A New Kind of Horror’s production is also in a class of its own, and Kenny’s work here is key to the album’s success. The loud-as-hell mix brings out the best in the rawer metal portions of the record, while the industrial noises and samplings, such as those on the atmosphere-drenched “The Horrid Strife” elevate the overall sound with stunning poise.

Anaal Nathrakh’s work on lead single “Forward!” is particularly laudatory. The song caused a bit of a stir when it premiered earlier in the year due to its heavy emphasis on electronics and atmosphere. While "Forward!" stands apart from most of A New Kind of Horror’s more to-the-point material, the track serves as an excellent change of pace that manages to spin band's signature style into exciting new directions.
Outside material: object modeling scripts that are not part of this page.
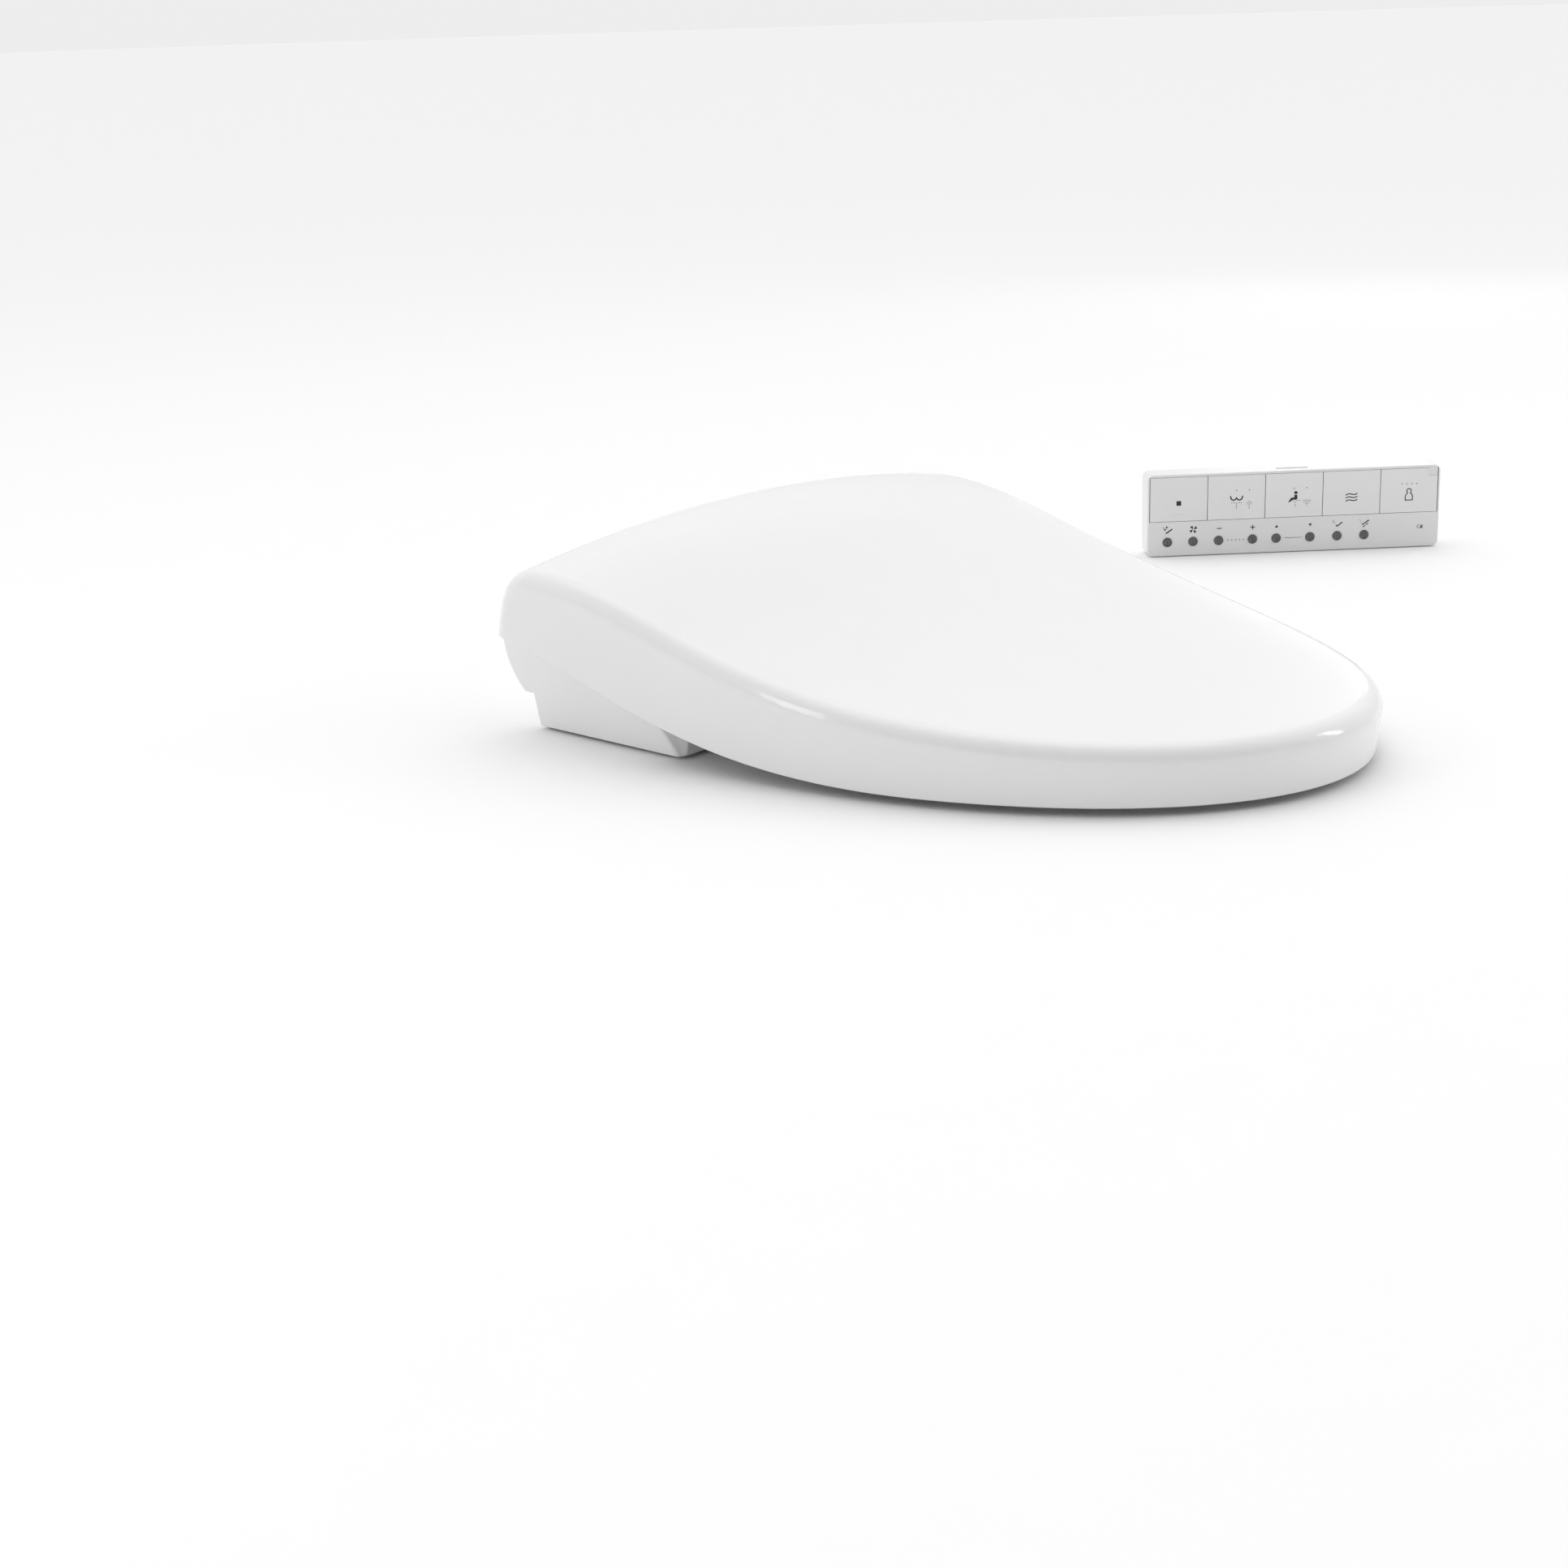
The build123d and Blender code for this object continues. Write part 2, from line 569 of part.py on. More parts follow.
with BuildPart() as wand_tip:
    with BuildSketch(WAND_AXIS.offset(-TIP_INSET - TIP_LENGTH)):
        Circle(WAND_R)
    extrude(amount=TIP_LENGTH)
    with BuildSketch(Plane(origin=WAND_AXIS.origin, x_dir=(1, 0, 0), z_dir=WAND_AXIS.y_dir)):
        with Locations((0, TIP_INSET + 6), (-2.2, TIP_INSET + 9), (2.2, TIP_INSET + 9)):
            Circle(0.7)
    extrude(amount=WAND_R + 2, mode=Mode.SUBTRACT)
save(wand_tip, "wand_tip")

with BuildPart() as wand_motor:
    across(10, 13, -14, 50, 14)
    across(13, 30, -14, 50, 11)
save(wand_motor, "wand_motor")

# ---- warm-air dryer ----------------------------------------------------------------------------
BLOWER = (-12.0, 52.0)
BLOWER_R = 24.0
ROTOR_R = 19.5
BLOWER_X = (52.0, 76.0)


def duct_profile(wall):
    """Side view of the air duct from the blower to the nose, thinned by its wall."""
    Polyline((-95.4 - wall, 7 + wall), (-56, 7 + wall), (-44 - wall, 20), (-43, 25 + wall), (-30, 31 + wall),
             (-34, 42 - wall), (-42 + wall / 2, 38 - wall), (-46, 29 - wall), (-60, 25 - wall),
             (-95.4 - wall, 22.5 - wall), close=True)


with BuildPart() as dryer_duct:
    for wall in (0, 1.5):
        with BuildSketch(Plane.YZ.offset(FLAP_X[0] + wall)):
            with BuildLine():
                duct_profile(wall)
            make_face()
        extrude(amount=FLAP_X[1] - FLAP_X[0] - 2 * wall, mode=Mode.SUBTRACT if wall else Mode.ADD)
save(dryer_duct, "dryer_duct")

with BuildPart() as blower_housing:
    across(BLOWER_X[0], BLOWER_X[1], *BLOWER, BLOWER_R)
    across(BLOWER_X[0] + 2, BLOWER_X[1] - 2, *BLOWER, BLOWER_R - 2, mode=Mode.SUBTRACT)
    across(BLOWER_X[0] - 1, BLOWER_X[0] + 3, *BLOWER, 3, mode=Mode.SUBTRACT)
    across(BLOWER_X[1] - 3, BLOWER_X[1] + 1, *BLOWER, 12, mode=Mode.SUBTRACT)
save(blower_housing, "blower_housing")

with BuildPart() as dryer_rotor:
    across(46, 70, *BLOWER, 1.5)
    across(BLOWER_X[0] + 3.5, BLOWER_X[0] + 5, *BLOWER, ROTOR_R)
    across(BLOWER_X[0] + 5, BLOWER_X[0] + 14, *BLOWER, 5)
    with BuildSketch(Plane.YZ.offset(BLOWER_X[0] + 5)):
        with Locations(BLOWER):
            with PolarLocations(ROTOR_R - 3.5, 16):
                Rectangle(6, 1.2)
    extrude(amount=13)
save(dryer_rotor, "dryer_rotor")

with BuildPart() as dryer_motor:
    across(34, BLOWER_X[0], *BLOWER, 12)
    across(45, BLOWER_X[0] + 1, *BLOWER, 1.55, mode=Mode.SUBTRACT)
save(dryer_motor, "dryer_motor")

with BuildPart() as dryer_flap:
    bar((FLAP_X[0] - 0.5, NOSE_Y, 6.6), (FLAP_X[1] + 0.5, NOSE_Y + 2, 22.2))
    across(FLAP_X[0] - 2.8, FLAP_X[1] + 2.8, *FLAP_PIN, 0.8)
save(dryer_flap, "dryer_flap")

# ---- deodoriser --------------------------------------------------------------------------------
with BuildPart() as filter_housing:
    bar((-82, -95.4, 5.6), (-38, -54, 21))
    bar((-79.6, -97, 5.6), (-40.4, -57, 18.6), mode=Mode.SUBTRACT)
    with BuildSketch(Plane.XZ.offset(50)):
        with Locations((-60, 12.5)):
            Circle(5)
    extrude(amount=10, mode=Mode.SUBTRACT)
save(filter_housing, "filter_housing")

with BuildPart() as deodoriser_filter:
    bar(*FILTER_BOX)
    with Locations((-60, NOSE_Y, 12)):
        with GridLocations(6, 1, 5, 1):
            Box(3, 8, 7, mode=Mode.SUBTRACT)
save(deodoriser_filter, "deodoriser_filter")

with BuildPart() as deodoriser_fan:
    with BuildSketch(Plane.XZ.offset(43.5)):
        with Locations((-60, 13.5)):
            Circle(7.5)
    extrude(amount=10)
save(deodoriser_fan, "deodoriser_fan")

# ---- electronics and cord gland ----------------------------------------------------------------
with BuildPart() as controller_board:
    bar((84, -34, 68), (140, 14, 69.6))
    bar((90, -28, 69.6), (104, -14, 72))
    bar((110, -30, 69.6), (124, -20, 76))
    bar((128, -10, 69.6), (136, 8, 78))
save(controller_board, "controller_board")

with BuildPart() as power_supply:
    bar((84, -38, 26), (108, 0, 64))
save(power_supply, "power_supply")

with BuildPart() as cord_gland:
    for y, length, radius in ((17, 12, 7.5), (5, 8, GLAND_TAIL_R)):
        with BuildSketch(Plane.XZ.offset(-y)):
            with Locations((GLAND_X, INLET_Z)):
                Circle(radius)
        extrude(amount=length)
    with BuildSketch(Plane.XZ.offset(-20)):
        with Locations((GLAND_X, INLET_Z)):
            Circle(3.6)
    extrude(amount=40, mode=Mode.SUBTRACT)
save(cord_gland, "cord_gland")

# ---- remote control ----------------------------------------------------------------------------
YAW = radians(REMOTE_YAW)
FACE = Plane(origin=(*REMOTE_AT, 0), x_dir=(cos(YAW), sin(YAW), 0), z_dir=(sin(YAW), -cos(YAW), 0))
HOOKS_U = (-70.0, -30.0)
BATTERY_V = (25.0, 37.0)
BATTERY_DOOR = ((20.0, 17.0), (73.0, 45.0))
BOARD_DEPTH = 9.5


def slab(u_low, v_low, u_high, v_high, near, far, mode=Mode.ADD):
    """A block of the remote between two depths behind its face, u across and v up."""
    with BuildSketch(FACE.offset(-far)) as outline:
        with Locations(((u_low + u_high) / 2, (v_low + v_high) / 2)):
            Rectangle(u_high - u_low, v_high - v_low)
    extrude(outline.sketch, amount=far - near, mode=mode)


def post(u, v, radius, near, far, mode=Mode.ADD):
    """A round post or hole of the remote, square to its face."""
    with BuildSketch(FACE.offset(-far)) as disc:
        with Locations((u, v)):
            Circle(radius)
    extrude(disc.sketch, amount=far - near, mode=mode)


def case_blank(near, far, rounding, round_near):
    """The remote's outline between two depths, with one of its two face edges rounded."""
    with BuildPart(mode=Mode.PRIVATE) as blank:
        with BuildSketch(FACE.offset(-far)) as outline:
            with Locations((0, REMOTE_H / 2)):
                RectangleRounded(REMOTE_W, REMOTE_H, 4.5)
        extrude(outline.sketch, amount=far - near)
        ends = blank.faces().sort_by(Axis(FACE.origin, FACE.z_dir))
        fillet(ends[-1 if round_near else 0].edges(), rounding)
    add(blank.part)


HALF_CAVITY = REMOTE_W / 2 - REMOTE_WALL
TRAY_HALF_W = KEY_PITCH * 2.5 + 0.3
TRAY_LOW_V = KEY_CENTRE_V - KEY_H / 2 - 0.2
TRAY_HIGH_V = KEY_CENTRE_V + KEY_H / 2 + 0.2
KEY_U = [KEY_PITCH * (i - 2) for i in range(5)]

with BuildPart() as remote_front:
    case_blank(0, CASE_SPLIT, 1.2, True)
    slab(-HALF_CAVITY, REMOTE_WALL, HALF_CAVITY, REMOTE_H - REMOTE_WALL, TRAY_DEPTH + 2, CASE_SPLIT, Mode.SUBTRACT)
    slab(-HALF_CAVITY, REMOTE_WALL, HALF_CAVITY, TRAY_LOW_V - 2, REMOTE_WALL, CASE_SPLIT, Mode.SUBTRACT)
    slab(-TRAY_HALF_W, TRAY_LOW_V, TRAY_HALF_W, TRAY_HIGH_V, -1, TRAY_DEPTH, Mode.SUBTRACT)
    for u in KEY_U:
        post(u, KEY_CENTRE_V, 3.3, 0, CASE_SPLIT, Mode.SUBTRACT)
    for u in BUTTON_U.values():
        post(u, BUTTON_V, BUTTON_R + 0.15, -1, 4, Mode.SUBTRACT)
    slab(-12, REMOTE_H - 3, 12, REMOTE_H + 1, 8, 12, Mode.SUBTRACT)
save(remote_front, "remote_front")

with BuildPart() as remote_back:
    case_blank(CASE_SPLIT, REMOTE_T, 1.8, False)
    with BuildPart(mode=Mode.PRIVATE) as back_cavity:
        slab(-HALF_CAVITY, REMOTE_WALL, HALF_CAVITY, REMOTE_H - REMOTE_WALL, CASE_SPLIT - 1, REMOTE_T - 2)
        for u in HOOKS_U:
            slab(u - 7.5, 0, u + 7.5, 42.5, REMOTE_T - 6, REMOTE_T, Mode.SUBTRACT)
    add(back_cavity.part, mode=Mode.SUBTRACT)
    for u in HOOKS_U:
        slab(u - 5.5, -1, u + 5.5, 40, REMOTE_T - 4, REMOTE_T + 1, Mode.SUBTRACT)
    (u_low, v_low), (u_high, v_high) = BATTERY_DOOR
    slab(u_low, v_low, u_high, v_high, REMOTE_T - 3, REMOTE_T + 1, Mode.SUBTRACT)
save(remote_back, "remote_back")

with BuildPart() as battery_cover:
    slab(u_low + 0.2, v_low + 0.2, u_high - 0.2, v_high - 0.2, REMOTE_T - 1.9, REMOTE_T)
save(battery_cover, "battery_cover")

with BuildPart() as remote_board:
    slab(-104, 4, 104, 56, BOARD_DEPTH, BOARD_DEPTH + 1.4)
save(remote_board, "remote_board")

with BuildPart() as batteries:
    for v in BATTERY_V:
        middle = FACE.from_local_coords((46.0, v, -16.4))
        with BuildSketch(Plane(origin=middle, x_dir=FACE.y_dir, z_dir=FACE.x_dir)):
            Circle(5.25)
        extrude(amount=22.2, both=True)
save(batteries, "batteries")

with BuildPart() as remote_ir_window:
    slab(-12, REMOTE_H - 2, 12, REMOTE_H, 8, 12)
save(remote_ir_window, "remote_ir_window")

with BuildPart() as remote_holder:
    slab(-85, 0, -15, 58, REMOTE_T + 0.6, REMOTE_T + 3)
    for u in HOOKS_U:
        slab(u - 5.2, 29, u + 5.2, 39.6, REMOTE_T - 3.6, REMOTE_T + 0.6)
    for v in (14, 46):
        post(-50, v, 2.1, 20, 30, Mode.SUBTRACT)
save(remote_holder, "remote_holder")

for key_name, u in zip(KEY_NAMES, KEY_U):
    with BuildPart() as key:
        half_w = KEY_PITCH / 2 - KEY_GAP / 2
        slab(u - half_w, KEY_CENTRE_V - KEY_H / 2, u + half_w, KEY_CENTRE_V + KEY_H / 2, 0, KEY_T)
        fillet(key.faces().sort_by(Axis(FACE.origin, FACE.z_dir))[-1].edges(), KEY_EDGE_R)
        post(u, KEY_CENTRE_V, 3, KEY_T, BOARD_DEPTH - 1.3)
        if key_name == KEY_NAMES[-1]:
            corner_v = KEY_CENTRE_V + KEY_H / 2
            slab(u + half_w - 7, corner_v - 6, u + half_w, corner_v, -1, 0.8, Mode.SUBTRACT)
    save(key, f"key_{key_name}")

for button_name, u in BUTTON_U.items():
    with BuildPart() as button:
        post(u, BUTTON_V, BUTTON_R, -0.6, 2.6)
        post(u, BUTTON_V, BUTTON_R + 1, 2.4, 3.4)
        post(u, BUTTON_V, 1.5, 3.4, BOARD_DEPTH - 1)
    save(button, f"button_{button_name}")
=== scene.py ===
import json
import math

import bmesh
import bpy
from mathutils import Matrix, Vector


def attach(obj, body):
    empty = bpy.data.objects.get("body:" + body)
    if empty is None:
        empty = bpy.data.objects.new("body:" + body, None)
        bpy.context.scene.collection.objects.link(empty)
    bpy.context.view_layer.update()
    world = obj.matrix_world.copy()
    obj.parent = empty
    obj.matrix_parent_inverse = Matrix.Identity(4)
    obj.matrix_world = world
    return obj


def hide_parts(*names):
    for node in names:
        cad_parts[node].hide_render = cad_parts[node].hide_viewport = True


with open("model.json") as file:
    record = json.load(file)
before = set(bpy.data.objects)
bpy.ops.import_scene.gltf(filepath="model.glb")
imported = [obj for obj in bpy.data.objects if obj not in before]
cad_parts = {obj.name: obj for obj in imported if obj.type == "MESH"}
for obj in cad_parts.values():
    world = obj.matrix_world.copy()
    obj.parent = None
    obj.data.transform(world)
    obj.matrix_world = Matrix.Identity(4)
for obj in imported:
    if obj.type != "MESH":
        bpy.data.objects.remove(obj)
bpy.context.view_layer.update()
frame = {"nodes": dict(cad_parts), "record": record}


NODES = frame["nodes"]
MM = 0.001


# ---- materials -----------------------------------------------------------------------------------
# noise scales, in features per metre of the object, and bump depths in metres
CLOUD_SCALE = 22.0
HANDLING_SCALE = 34.0
PEEL_SCALE = 55.0
GRAIN_SCALE = 2600.0
PEEL_DEPTH = 0.0012
FINE_DEPTH = 0.0001
GROOVE_DEPTH = 0.00008
PLASTIC_IOR = 1.49
COAT_ROUGHNESS = 0.04


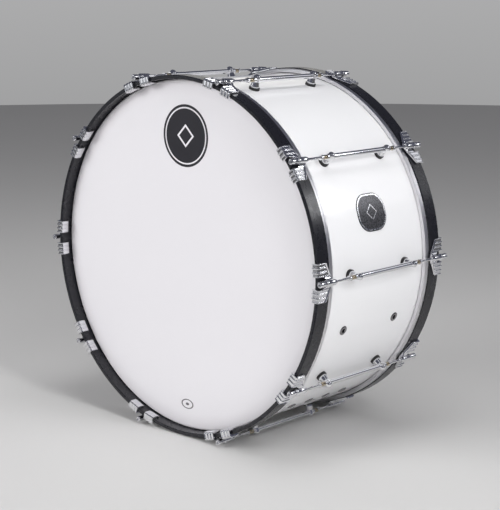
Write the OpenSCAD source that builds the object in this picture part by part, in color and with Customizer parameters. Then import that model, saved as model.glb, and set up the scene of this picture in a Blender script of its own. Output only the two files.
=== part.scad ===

Of course, it's also a wickedly intense track in its own right: "Forward!'s" extended sections of desolate, icy industrial effects are all sorts of haunting and paranoia-inducing, especially when layered with Hunt's frenzied screeches, while the jarring spurts machine gun riffing and otherwise pummeling instrumentation perfectly compliment the more experimental moments.

Regardless, "Forward!" is about as far as A New Kind of Horror deviates from Anaal Nathrakh's core sound. And what a sound it is. A New Kind of Horror is a nigh-peerless culmination of everything one of extreme metal’s most celebrated bands has strived for since its inception and a towering achievement for the genre. Going forward, it’s genuinely difficult to imagine how the band could top this. But that’s the future. Right now, fans can rest easy, because Anaal Nathrakh has produced a modern classic.